Something subtle is happening in dev work right now.
We’re becoming more productive…
but less engaged.
And not many people are talking about it.
AI didn’t remove work. It removed struggle
Modern workflow looks like this:
- AI writes the boilerplate
- AI suggests architecture
- AI generates first drafts
- AI fixes common bugs
So what’s left for us?
- Reviewing output
- Stitching systems together
- Fixing edge cases
- Writing prompts instead of code
It still feels like work.
But it doesn’t always feel like creation.
The real issue: no more dopamine loop
Programming used to feel like:
problem → struggle → insight → solution → reward
Now it often feels like:
prompt → output → tweak → repeat
The “struggle” and “breakthrough” steps are shrinking.
And that matters more than it sounds.
Because those steps are where motivation comes from.
Productivity is up. Satisfaction is not.
Many devs are quietly noticing:
- “I ship more, but feel less proud”
- “Everything feels like assembly, not invention”

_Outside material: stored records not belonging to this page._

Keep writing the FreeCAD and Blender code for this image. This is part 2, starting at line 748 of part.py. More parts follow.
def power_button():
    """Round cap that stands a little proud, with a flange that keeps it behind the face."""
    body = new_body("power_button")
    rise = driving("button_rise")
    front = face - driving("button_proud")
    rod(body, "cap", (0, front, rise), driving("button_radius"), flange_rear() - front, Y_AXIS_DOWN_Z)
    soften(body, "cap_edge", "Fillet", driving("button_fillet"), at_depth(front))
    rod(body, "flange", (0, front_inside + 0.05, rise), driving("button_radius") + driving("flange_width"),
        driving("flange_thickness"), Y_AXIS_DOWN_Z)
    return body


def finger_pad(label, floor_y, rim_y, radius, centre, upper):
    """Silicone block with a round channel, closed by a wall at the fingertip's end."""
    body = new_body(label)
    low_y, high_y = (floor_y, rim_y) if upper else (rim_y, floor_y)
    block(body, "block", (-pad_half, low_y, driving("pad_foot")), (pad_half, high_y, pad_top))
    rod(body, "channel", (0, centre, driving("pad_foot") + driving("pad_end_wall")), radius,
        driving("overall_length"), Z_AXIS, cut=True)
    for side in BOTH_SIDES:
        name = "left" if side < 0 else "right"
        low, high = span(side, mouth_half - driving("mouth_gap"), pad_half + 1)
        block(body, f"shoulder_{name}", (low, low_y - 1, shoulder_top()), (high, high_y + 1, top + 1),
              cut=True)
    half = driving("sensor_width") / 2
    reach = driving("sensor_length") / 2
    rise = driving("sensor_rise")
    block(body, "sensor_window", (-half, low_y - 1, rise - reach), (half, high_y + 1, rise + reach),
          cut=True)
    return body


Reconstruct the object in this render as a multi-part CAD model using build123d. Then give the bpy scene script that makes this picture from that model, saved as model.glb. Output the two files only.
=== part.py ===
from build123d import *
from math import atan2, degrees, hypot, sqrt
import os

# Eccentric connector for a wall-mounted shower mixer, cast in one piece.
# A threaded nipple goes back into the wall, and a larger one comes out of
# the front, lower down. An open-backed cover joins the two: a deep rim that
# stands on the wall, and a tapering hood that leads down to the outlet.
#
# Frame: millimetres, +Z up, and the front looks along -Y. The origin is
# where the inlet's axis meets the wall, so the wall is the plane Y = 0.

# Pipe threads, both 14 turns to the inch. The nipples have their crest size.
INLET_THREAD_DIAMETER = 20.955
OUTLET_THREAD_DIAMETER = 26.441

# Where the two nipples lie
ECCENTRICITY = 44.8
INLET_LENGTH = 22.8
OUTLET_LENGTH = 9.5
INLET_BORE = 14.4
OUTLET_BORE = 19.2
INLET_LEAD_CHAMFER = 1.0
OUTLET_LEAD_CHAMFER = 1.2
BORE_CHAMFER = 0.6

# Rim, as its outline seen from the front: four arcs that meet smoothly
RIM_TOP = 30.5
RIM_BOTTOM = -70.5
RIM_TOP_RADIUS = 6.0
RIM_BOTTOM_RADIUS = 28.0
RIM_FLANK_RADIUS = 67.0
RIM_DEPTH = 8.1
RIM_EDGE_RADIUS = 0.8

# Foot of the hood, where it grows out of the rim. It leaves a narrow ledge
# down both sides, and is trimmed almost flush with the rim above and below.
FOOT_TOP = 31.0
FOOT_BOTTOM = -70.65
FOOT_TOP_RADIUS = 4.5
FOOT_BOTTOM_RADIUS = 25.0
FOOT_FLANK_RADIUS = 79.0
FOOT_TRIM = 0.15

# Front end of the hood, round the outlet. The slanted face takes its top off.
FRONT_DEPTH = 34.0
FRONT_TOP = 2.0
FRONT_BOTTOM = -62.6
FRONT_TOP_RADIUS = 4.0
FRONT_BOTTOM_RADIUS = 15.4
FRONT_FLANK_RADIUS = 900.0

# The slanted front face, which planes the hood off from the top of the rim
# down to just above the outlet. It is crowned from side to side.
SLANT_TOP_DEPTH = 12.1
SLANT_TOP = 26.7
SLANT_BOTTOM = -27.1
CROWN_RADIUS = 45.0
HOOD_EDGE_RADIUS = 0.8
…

- “I don’t hit flow state anymore”
- “Work feels… emotionally flat”
This isn’t burnout.
It’s low-reward output.
We’re shifting roles without noticing
We’re slowly moving from:
builders → operators of AI-generated systems
That means:
- Less writing from scratch
- More reviewing and correcting
- More deciding than discovering
Useful? Yes.
But emotionally different.
The hidden tradeoff
AI removes friction.
But friction is where:
- learning happens
- insight happens
- satisfaction happens
No friction = no struggle
No struggle = fewer “aha” moments
So what do we do?
You don’t need to reject AI.
But you do need to protect meaning.
1. Don’t outsource everything
Keep at least one hard part:
- system design
- core logic
- tricky debugging
2. Use AI for acceleration, not replacement
Instead of:
“Build this for me”
Try:
“What are 3 ways to approach this?”
3. Reintroduce small struggle on purpose
- Write first draft yourself
- Debug before asking AI
- Think before prompting
Yes, even if it’s slower.
4. Measure learning, not output
Not:
- features shipped
But:
- problems actually understood
- concepts truly internalized
The uncomfortable truth
We optimized for speed.
But human motivation was built for struggle → reward loops.
If we remove struggle completely…
We don’t just get faster work.
We risk getting empty work.
Final thought
AI isn’t killing productivity.
It’s changing how work feels.
And the real challenge isn’t using AI better.
It’s staying humanly engaged while doing it.